Here, plaintiff does not allege he has a protectable ownership interest in a trademark which he was the first to use. The complaint does not state a trademark claim.
V. CONCLUSION
The complaint must be dismissed, but plaintiff is granted leave to amend. See Lucas v. Dep't of Corr., 66 F.3d 245, 248 (9th Cir. 1995) (“Unless it is absolutely clear that no amendment can cure the defect... a pro se litigant is entitled to notice of the complaint's deficiencies and an opportunity to amend prior to dismissal of the action.”). An amended complaint should be titled “First Amended Complaint.” Local Rule 220 requires that an amended complaint be complete by itself without reference to any prior pleading. In any amended complaint, as in an original complaint, each claim and the involvement of each defendant must be sufficiently alleged. See Loux v. Rhay, 375 F.2d 55, 57 (9th Cir. 1967).
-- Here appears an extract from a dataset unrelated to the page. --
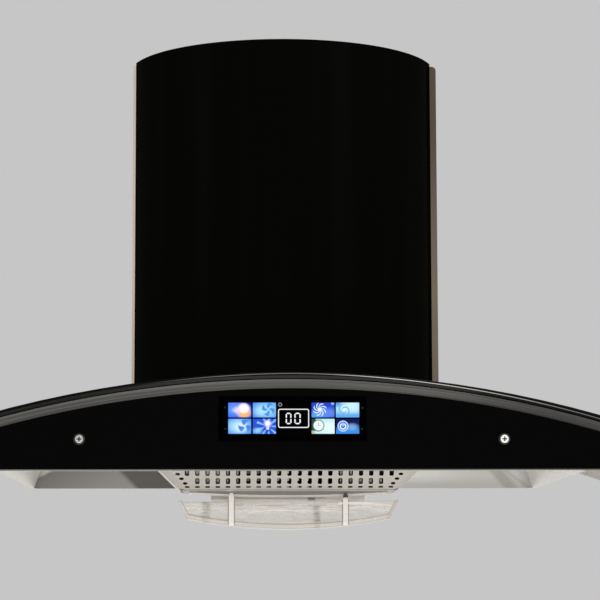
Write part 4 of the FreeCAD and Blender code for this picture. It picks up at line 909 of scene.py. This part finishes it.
def set_world():
    """A flat pale backdrop for the camera, and a room with its light behind the hood."""
    world = bpy.data.worlds.new("studio")
    world.use_nodes = True
    tree = Tree(world.node_tree)
    path = tree.node("ShaderNodeLightPath")
    to_camera, through_glass = (Value(tree, path.outputs[f"Is {ray} Ray"])
                                for ray in ("Camera", "Transmission"))
    seen = to_camera.most(through_glass)
    _, depth, height = tree.place("Generated")
    behind = depth.step(-0.25, 0.30)
    level = height.step(-0.42, -0.12) * height.step(0.95, 0.45)
    front = tree.mix(level, DIM_ROOM, LIGHT_WALL)
    room = tree.mix(behind, front, LIGHT_BEHIND)
    shine = tree.node("ShaderNodeBackground", None, {"Color": tree.mix(seen, room, BACKDROP)})
    end = tree.node("ShaderNodeOutputWorld")
    tree.links.new(shine.outputs[0], end.inputs["Surface"])
    bpy.context.scene.world = world


def softbox(name, place, aim, width, height, watts):
    light = bpy.data.lights.new(name, "AREA")
    light.shape = "RECTANGLE"
    light.size = width
    light.size_y = height
    light.energy = watts
    light.color = WARM_WHITE
    obj = bpy.data.objects.new(name, light)
    away = Vector(place) - Vector(aim)
    obj.matrix_world = Matrix.Translation(place) @ away.to_track_quat("Z", "Y").to_matrix().to_4x4()
    bpy.context.scene.collection.objects.link(obj)


def set_floor():
    """A pale floor that doesn't hide the hood from below."""
    mesh = bpy.data.meshes.new("floor")
    drawn = bmesh.new()
    bmesh.ops.create_grid(drawn, x_segments=1, y_segments=1, size=FLOOR_SIZE)
    drawn.to_mesh(mesh)
    drawn.free()
    floor = bpy.data.objects.new("floor", mesh)
    floor.location = (0, 0, FLOOR_HEIGHT)
    made, tree = material("pale_floor")
    top = principled(tree, Base_Color=rgb(0.62, 0.62, 0.61), Roughness=0.9, Specular_IOR_Level=0.1)
    underside = tree.out("ShaderNodeNewGeometry", "Backfacing")
    clear = tree.node("ShaderNodeBsdfTransparent")
    finish_tree(tree, mixed_shader(tree, underside, top, clear))
    mesh.materials.append(made)
    bpy.context.scene.collection.objects.link(floor)


set_camera()
set_world()
set_floor()
for lit_from in SOFTBOXES:
    softbox(*lit_from)

bpy.context.scene.view_settings.view_transform = "Standard"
In accordance with the above, IT IS ORDERED as follows:
1. The Clerk of the Court is directed to correct the docket's spelling of plaintiff's last name from Dowglas to Douglas;
2. Plaintiff's request to proceed in forma pauperis (ECF No. 2) is granted;
3. Plaintiff's complaint (ECF No. 1) is dismissed with leave to amend; and
4. Plaintiff is granted thirty days from the date of service of this order to file an amended complaint that complies with the requirements of the Federal Rules of Civil Procedure and the Local Rules of Practice; failure to file an amended complaint in accordance with this order will result in a recommendation that this action be dismissed.